TomNicholas commented 2 months ago

is it an issue that they are named similarly to virtualizarr open_virtual_dataset which has similar functionality but reads netcdf's and outputs ManifestArrays? The earthaccess version will not visit the netcdf and also does not output a dataset with ManifestArrays.

I'm now a bit confused what these earthaccess functions actually do. Is this correct:

If this is the case then I would suggest you either rename the second function to simply open_dataset, or even better make an earthaccess xarray backendentrypoint, so that users can call xr.open_dataset(path, engine='earthaccess'). The point being that open_virtual_dataset is supposed to mean "open some archival files as a set of virtual ManifestArrays", not "open a set of virtual kerchunk-like reference files as numpy/dask arrays".

Also I will open an issue+PR in earthaccess to continue this discussion there.

:+1:

betolink commented 2 months ago

make an earthaccess xarray backendentrypoint

A while ago Ryan Abernathey suggested this; I like the idea but it would be problematic as NASA datasets are not uniform etc, plus I see backend as a way to deal with file formats for our array info and this would be more than that.

Going back to what would be nice to have as a top level API, I think mapping what we have with xarray would be nice,

vds = earthaccess.open_virtual_dataset(cmr_result)

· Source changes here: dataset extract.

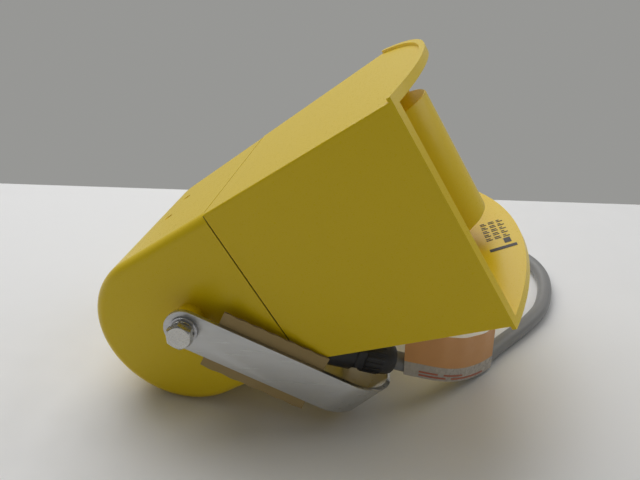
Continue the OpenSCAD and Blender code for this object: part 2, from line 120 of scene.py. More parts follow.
def applied(piece):
    graph = bpy.context.evaluated_depsgraph_get()
    mesh = bpy.data.meshes.new_from_object(piece.evaluated_get(graph))
    piece.modifiers.clear()
    old = piece.data
    piece.data = mesh
    mesh.name = piece.name
    if old.users == 0:
        bpy.data.meshes.remove(old)
    return piece


def joined(name, pieces):
    bm = bmesh.new()
    for p in pieces:
        bm.from_mesh(p.data)
    mesh = bpy.data.meshes.new(name)
    bm.to_mesh(mesh)
    bm.free()
    for p in pieces:
        bpy.data.objects.remove(p)
    return objectFrom(name, mesh)


def cadCopy(node, name):
    mesh = cad[node].data.copy()
    mesh.materials.clear()
    made = objectFrom(name, mesh)
    bm = bmesh.new()
    bm.from_mesh(mesh)
    bmesh.ops.remove_doubles(bm, verts=bm.verts, dist=2e-6)
    bmesh.ops.dissolve_limit(bm, angle_limit=math.radians(0.4), verts=bm.verts, edges=bm.edges)
    for e in bm.edges:
        e.smooth = True
    bm.to_mesh(mesh)
    bm.free()
    for old in [a.name for a in mesh.attributes if a.name.startswith("custom_normal")]:
        mesh.attributes.remove(mesh.attributes[old])
    return made


def bevelled(piece, width, segments=3, angle=32, weights=None):
    mod = piece.modifiers.new("round", "BEVEL")
    mod.width = width
    mod.segments = segments
    mod.harden_normals = False
    mod.miter_outer = "MITER_ARC"
    if weights:
        mod.limit_method = "WEIGHT"
        attr = piece.data.attributes.get("bevel_weight_edge")
        attr = attr or piece.data.attributes.new("bevel_weight_edge", "FLOAT", "EDGE")
        verts = piece.data.vertices
        attr.data.foreach_set("value", [weights(verts[e.vertices[0]].co, verts[e.vertices[1]].co)
                                        for e in piece.data.edges])
    else:
        mod.limit_method = "ANGLE"
        mod.angle_limit = math.radians(angle)
    applied(piece)
    return piece


def evenShading(piece):     # keeps the big flat faces flat beside their rounded edges
    mod = piece.modifiers.new("even", "WEIGHTED_NORMAL")
    mod.keep_sharp = True
    mod.weight = 80
    applied(piece)


def standing(origin, axis):     # stands a part made along Z on the origin, along the axis
    turn = axis.to_track_quat("Z", "Y").to_matrix().to_4x4()
    turn.translation = origin
    return turn


def bandFaces(rings, count):     # the quads between each ring of points and the next
    return [(i * count + k, i * count + (k + 1) % count, (i + 1) * count + (k + 1) % count, (i + 1) * count + k)
            for i in range(rings - 1) for k in range(count)]


def capFaces(rings, count):     # the two ends of a stack of rings
    last = (rings - 1) * count
    return [tuple(range(count))[::-1], tuple(last + k for k in range(count))]


def circle(radius, z, count):     # a ring of points round the Z axis
    angles = [2 * math.pi * k / count for k in range(count)]
    return [Vector((radius * math.cos(ang), radius * math.sin(ang), z)) for ang in angles]


def lathe(name, profile, origin, axis, steps=64):     # the profile is (distance along the axis, radius)
    turn = standing(origin, axis)
    verts = [turn @ v for z, r in profile for v in circle(r, z, steps)]
    return pieceFrom(name, verts, bandFaces(len(profile), steps))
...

and for multiple results we could keep the current functionality with just a name change

vds = earthaccess.open_virtual_mfdataset(cmr_results, concat_dim="Time", coords="minimal", ...)
Mikejmnez commented 2 months ago

I will spend all day at NCAR

At the Research Data Commons workshop? I'm there today so we should chat 😄

@TomNicholas I am glad we meet in person :) and had some time to chat.